===== Data entries

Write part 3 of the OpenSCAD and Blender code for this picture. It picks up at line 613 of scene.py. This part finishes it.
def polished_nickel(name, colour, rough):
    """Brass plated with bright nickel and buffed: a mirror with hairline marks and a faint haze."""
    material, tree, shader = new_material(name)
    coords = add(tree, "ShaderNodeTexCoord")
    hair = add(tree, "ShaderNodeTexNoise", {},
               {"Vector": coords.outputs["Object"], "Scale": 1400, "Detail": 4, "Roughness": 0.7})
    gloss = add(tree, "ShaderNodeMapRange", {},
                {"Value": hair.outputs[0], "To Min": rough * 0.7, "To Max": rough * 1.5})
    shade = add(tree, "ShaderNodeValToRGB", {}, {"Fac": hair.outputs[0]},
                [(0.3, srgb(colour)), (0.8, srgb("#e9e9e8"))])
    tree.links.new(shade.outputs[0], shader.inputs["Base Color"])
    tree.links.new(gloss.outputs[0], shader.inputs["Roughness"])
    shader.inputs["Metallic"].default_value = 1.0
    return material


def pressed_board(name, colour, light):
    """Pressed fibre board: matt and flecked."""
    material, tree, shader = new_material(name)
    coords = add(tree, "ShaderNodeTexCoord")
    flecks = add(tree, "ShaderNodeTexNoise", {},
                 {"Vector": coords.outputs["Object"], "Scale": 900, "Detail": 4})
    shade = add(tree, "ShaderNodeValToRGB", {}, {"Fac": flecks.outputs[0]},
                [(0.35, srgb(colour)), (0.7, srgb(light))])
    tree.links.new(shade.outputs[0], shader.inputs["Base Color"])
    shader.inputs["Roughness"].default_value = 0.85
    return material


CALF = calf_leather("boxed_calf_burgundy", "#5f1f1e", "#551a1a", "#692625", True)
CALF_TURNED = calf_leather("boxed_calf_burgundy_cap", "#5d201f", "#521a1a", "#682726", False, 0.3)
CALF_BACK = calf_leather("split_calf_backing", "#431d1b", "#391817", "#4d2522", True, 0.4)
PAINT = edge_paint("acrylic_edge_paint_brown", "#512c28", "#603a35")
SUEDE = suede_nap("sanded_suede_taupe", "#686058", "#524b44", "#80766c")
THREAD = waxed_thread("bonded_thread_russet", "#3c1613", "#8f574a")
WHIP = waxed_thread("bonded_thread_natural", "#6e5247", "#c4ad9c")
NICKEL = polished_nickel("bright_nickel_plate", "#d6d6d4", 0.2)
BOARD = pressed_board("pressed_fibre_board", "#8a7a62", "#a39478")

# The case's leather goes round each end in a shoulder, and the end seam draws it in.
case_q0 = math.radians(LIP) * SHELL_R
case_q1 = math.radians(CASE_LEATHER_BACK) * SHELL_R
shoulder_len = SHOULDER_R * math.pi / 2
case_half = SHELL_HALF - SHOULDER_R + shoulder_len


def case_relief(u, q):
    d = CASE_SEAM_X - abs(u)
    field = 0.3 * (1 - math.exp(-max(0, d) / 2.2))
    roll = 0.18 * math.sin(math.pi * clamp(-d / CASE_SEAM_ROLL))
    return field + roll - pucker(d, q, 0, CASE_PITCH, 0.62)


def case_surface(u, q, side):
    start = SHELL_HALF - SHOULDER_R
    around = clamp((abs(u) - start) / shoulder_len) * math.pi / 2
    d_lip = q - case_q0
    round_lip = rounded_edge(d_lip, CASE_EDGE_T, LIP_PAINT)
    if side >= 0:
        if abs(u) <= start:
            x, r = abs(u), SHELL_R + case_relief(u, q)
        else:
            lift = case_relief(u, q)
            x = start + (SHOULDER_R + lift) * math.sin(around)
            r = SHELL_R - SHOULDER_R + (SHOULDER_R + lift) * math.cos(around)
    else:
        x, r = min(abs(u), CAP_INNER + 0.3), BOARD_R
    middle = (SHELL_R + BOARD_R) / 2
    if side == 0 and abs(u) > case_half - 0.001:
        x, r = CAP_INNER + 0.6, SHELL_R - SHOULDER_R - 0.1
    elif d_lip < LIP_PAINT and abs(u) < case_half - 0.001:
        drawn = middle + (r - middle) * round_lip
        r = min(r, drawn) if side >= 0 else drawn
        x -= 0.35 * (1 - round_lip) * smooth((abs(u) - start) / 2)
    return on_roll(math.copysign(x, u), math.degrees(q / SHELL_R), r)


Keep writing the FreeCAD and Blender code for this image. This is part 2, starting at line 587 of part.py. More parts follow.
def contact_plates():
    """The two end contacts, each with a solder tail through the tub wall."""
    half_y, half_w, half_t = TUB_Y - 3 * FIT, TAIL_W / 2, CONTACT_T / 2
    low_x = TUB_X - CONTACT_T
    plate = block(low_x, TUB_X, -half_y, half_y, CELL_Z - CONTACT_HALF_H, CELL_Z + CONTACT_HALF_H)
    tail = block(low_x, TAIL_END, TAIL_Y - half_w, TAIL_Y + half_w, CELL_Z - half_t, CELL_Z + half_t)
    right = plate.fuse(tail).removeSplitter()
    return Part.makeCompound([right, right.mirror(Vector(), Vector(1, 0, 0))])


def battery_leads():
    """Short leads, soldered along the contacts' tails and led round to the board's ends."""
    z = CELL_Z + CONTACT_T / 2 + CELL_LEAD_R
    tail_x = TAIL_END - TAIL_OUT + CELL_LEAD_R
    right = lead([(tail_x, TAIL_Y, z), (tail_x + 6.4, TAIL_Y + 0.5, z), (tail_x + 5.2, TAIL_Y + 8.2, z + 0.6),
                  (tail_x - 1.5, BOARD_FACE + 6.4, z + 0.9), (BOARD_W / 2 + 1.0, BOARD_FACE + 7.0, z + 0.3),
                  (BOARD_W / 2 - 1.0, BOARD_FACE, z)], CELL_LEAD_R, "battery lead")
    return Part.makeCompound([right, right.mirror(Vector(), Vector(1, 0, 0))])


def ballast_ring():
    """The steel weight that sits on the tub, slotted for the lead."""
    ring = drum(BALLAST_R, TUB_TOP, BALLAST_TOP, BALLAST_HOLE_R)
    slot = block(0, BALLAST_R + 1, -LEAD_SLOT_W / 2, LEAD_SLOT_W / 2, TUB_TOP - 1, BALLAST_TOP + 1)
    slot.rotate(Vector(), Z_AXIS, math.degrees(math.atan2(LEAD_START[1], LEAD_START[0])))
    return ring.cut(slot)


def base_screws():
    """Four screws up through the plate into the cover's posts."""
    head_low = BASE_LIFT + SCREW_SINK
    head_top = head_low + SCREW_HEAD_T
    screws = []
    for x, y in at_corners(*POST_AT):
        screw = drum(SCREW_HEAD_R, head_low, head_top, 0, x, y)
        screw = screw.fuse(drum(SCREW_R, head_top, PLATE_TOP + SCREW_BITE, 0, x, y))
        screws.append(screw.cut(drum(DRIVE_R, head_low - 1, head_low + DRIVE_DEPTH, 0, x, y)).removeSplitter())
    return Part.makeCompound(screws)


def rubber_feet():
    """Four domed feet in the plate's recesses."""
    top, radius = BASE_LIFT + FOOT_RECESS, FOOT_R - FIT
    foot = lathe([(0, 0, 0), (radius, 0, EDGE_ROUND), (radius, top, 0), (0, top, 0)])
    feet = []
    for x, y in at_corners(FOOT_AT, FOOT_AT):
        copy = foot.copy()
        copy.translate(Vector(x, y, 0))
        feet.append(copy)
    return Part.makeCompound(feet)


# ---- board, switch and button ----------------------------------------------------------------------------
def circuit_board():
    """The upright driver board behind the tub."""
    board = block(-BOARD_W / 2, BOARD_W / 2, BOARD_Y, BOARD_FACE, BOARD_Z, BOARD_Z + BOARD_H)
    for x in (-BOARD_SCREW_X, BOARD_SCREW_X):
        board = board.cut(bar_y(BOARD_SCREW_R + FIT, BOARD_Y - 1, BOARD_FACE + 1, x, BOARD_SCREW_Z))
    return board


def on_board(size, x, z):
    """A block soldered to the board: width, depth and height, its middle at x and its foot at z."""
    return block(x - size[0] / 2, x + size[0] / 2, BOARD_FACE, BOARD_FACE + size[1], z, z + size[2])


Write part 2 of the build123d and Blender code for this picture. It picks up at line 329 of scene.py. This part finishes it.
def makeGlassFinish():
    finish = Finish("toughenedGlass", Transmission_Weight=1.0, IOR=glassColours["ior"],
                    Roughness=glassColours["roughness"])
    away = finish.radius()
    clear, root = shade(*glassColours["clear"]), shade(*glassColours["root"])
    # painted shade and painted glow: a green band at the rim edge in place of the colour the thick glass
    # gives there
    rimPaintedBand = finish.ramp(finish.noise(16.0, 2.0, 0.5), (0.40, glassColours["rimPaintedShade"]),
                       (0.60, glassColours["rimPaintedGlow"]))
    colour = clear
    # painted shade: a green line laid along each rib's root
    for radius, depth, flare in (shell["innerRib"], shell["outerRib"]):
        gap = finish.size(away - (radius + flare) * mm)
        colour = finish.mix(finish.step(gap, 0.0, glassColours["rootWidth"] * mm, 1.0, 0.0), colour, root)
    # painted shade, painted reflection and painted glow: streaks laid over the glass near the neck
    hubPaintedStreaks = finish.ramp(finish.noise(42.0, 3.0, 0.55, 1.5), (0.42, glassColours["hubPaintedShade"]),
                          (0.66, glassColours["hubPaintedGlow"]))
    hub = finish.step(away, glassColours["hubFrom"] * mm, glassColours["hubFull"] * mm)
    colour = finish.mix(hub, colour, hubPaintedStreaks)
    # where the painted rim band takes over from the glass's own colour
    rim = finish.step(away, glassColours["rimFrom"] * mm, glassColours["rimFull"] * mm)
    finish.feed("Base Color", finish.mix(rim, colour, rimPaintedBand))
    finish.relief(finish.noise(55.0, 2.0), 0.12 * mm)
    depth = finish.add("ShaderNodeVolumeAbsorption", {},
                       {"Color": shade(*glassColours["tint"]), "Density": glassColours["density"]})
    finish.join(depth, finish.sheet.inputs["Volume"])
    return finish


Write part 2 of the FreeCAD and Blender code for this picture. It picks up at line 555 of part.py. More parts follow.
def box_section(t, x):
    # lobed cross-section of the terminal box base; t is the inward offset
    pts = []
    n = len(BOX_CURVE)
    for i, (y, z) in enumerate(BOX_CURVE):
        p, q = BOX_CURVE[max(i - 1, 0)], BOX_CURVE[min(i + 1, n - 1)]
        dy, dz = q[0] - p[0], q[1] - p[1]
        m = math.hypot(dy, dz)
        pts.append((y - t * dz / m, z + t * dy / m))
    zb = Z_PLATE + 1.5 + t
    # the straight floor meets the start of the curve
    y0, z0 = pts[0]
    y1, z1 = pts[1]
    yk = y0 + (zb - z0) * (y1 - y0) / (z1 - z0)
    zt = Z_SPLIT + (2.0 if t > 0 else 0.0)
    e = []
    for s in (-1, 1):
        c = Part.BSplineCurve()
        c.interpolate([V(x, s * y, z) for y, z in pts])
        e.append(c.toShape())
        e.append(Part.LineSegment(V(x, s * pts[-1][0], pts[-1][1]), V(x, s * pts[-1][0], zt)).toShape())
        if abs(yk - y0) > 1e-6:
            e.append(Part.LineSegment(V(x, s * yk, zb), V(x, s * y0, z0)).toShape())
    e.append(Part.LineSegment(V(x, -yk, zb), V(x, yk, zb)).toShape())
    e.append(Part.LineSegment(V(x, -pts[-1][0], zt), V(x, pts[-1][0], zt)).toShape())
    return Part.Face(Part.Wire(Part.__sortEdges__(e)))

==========

Set out exactly the run of lines that begins at the line holding "Write part 2 of the FreeCAD" and ends at the last line of the data.

Write part 2 of the FreeCAD and Blender code for this picture. It picks up at line 555 of part.py. More parts follow.
def box_section(t, x):
    # lobed cross-section of the terminal box base; t is the inward offset
    pts = []
    n = len(BOX_CURVE)
    for i, (y, z) in enumerate(BOX_CURVE):
        p, q = BOX_CURVE[max(i - 1, 0)], BOX_CURVE[min(i + 1, n - 1)]
        dy, dz = q[0] - p[0], q[1] - p[1]
        m = math.hypot(dy, dz)
        pts.append((y - t * dz / m, z + t * dy / m))
    zb = Z_PLATE + 1.5 + t
    # the straight floor meets the start of the curve
    y0, z0 = pts[0]
    y1, z1 = pts[1]
    yk = y0 + (zb - z0) * (y1 - y0) / (z1 - z0)
    zt = Z_SPLIT + (2.0 if t > 0 else 0.0)
    e = []
    for s in (-1, 1):
        c = Part.BSplineCurve()
        c.interpolate([V(x, s * y, z) for y, z in pts])
        e.append(c.toShape())
        e.append(Part.LineSegment(V(x, s * pts[-1][0], pts[-1][1]), V(x, s * pts[-1][0], zt)).toShape())
        if abs(yk - y0) > 1e-6:
            e.append(Part.LineSegment(V(x, s * yk, zb), V(x, s * y0, z0)).toShape())
    e.append(Part.LineSegment(V(x, -yk, zb), V(x, yk, zb)).toShape())
    e.append(Part.LineSegment(V(x, -pts[-1][0], zt), V(x, pts[-1][0], zt)).toShape())
    return Part.Face(Part.Wire(Part.__sortEdges__(e)))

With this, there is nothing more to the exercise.